Unité Radicale was a French far-right political group close to the Third Position and National Bolshevism thesis. It was founded in June 1998 from the merger of Groupe Union Défense and Nouvelle Résistance/Jeune Résistance/Union des Cercles Résistance, issued from Nouvelle Résistance, and dissolved on August 6, 2002. The group was led by Christian Bouchet.

Unité Radicale promoted a racist, antisemitic and anti-American political agenda adopting
Nazi imagery during activities.

The group worked with the Mouvement national républicain of Bruno Mégret and some members of Unité Radicale were members of the Conseil national of this party.

Contributors to their website included former Collaborationist Roland Gaucher, who participated to the 1972 foundation of the National Front, along with Le Pen.

At the beginning of 2002, Unité Radicale split. Christian Bouchet departed the movement with his friends, and the group was then led by Fabrice Robert and Guillaume Luyt who gave it a more racist and anti-Muslim outlook.

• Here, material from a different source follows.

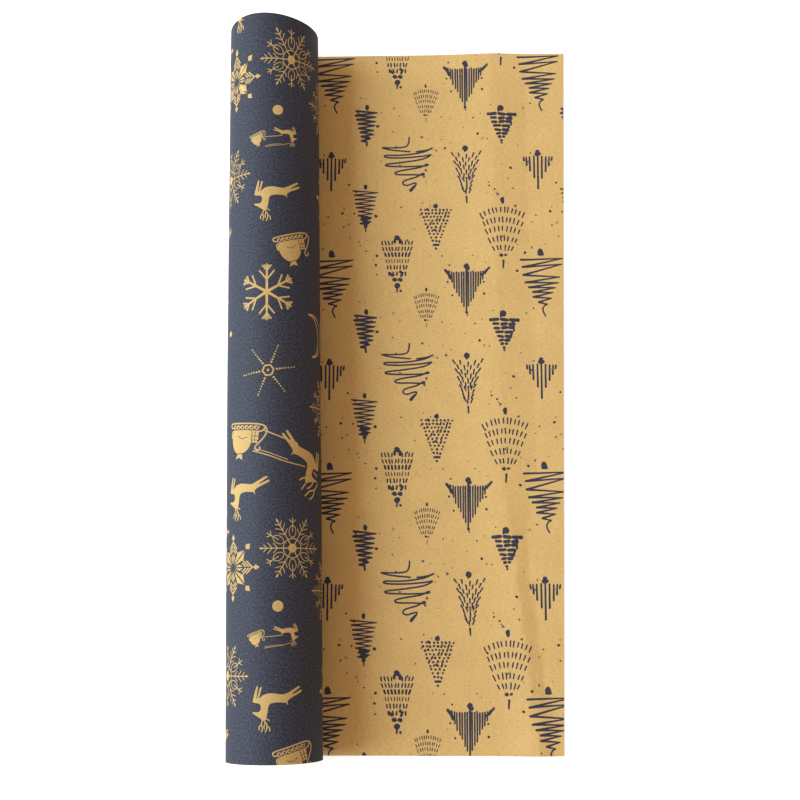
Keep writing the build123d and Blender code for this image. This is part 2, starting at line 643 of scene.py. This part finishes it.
def big_zigzag(rng):
    left = [(-12.6, 14.2), (-11.5, 9.6), (-11.1, 4.6), (-9.8, -0.1)]
    left += [(-7.7, -3.2), (-5.2, -6.2), (-5.1, -9.3), (-1.8, -12.6)]
    right = [(13.2, 15), (12.6, 11.3), (11.2, 3.2), (10.4, -0.4)]
    right += [(8.6, -3.5), (6.9, -6.6), (6.0, -10.2), (2.6, -13.8)]
    points = [spot for pair in zip(left, right) for spot in pair]
    marks = line(points, 0.95, 1.45)
    marks += line(smooth([(2.6, -13.8), (0.9, -16.1), (0.8, -18.2), (2.2, -21.2)]), 1.0)
    return marks + [blob((-0.4, 19.4), 3.8, 4.8, rng), blob((-0.2, 17.8), 4.8, 2.2, rng)]


def small_zigzag(rng):
    marks = sweeps(rng, 14, 8, -11.8, 7, 2.7, 1.15, -15)
    marks += [blob((0.1, -9.6), 3.4, 2.4, rng), blob((7.0, -2.2), 2.3, 1.9, rng)]
    return marks + [blob((0.3, 10.3), 2.6, 4.2, rng)]


def dense_zigzag(rng):
    marks = sweeps(rng, 16, 7.8, -13.4, 7.6, 3.0, 0.8, -18.4)
    marks += [blob((0.1, -9.6), 7.0, 3.2, rng), blob((0.2, -12.6), 5.0, 4.0, rng)]
    marks += [blob((0, -15), 2.8, 3.2, rng)]
    marks += [blob((6.4, -8.6), 2.3, 2.1, rng), blob((-5.8, 7.6), 2.0, 1.7, rng)]
    return marks + [blob((-0.2, 10.5), 2.7, 4.0, rng)]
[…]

An Unité Radicale member, Maxime Brunerie, tried to assassinate president Jacques Chirac on Bastille Day in 2002. Although Unité Radicale contended that Maxime Brunerie was not even a bona fide member, the French government administratively disbanded the group.

Subsequently, some former members of Unité Radicale formed another group, Bloc Identitaire, while some other "nationalist revolutionaries" of Unité Radicale formed the study group Réseau Radical (2002–2006), close to Bouchet's newspaper Résistances.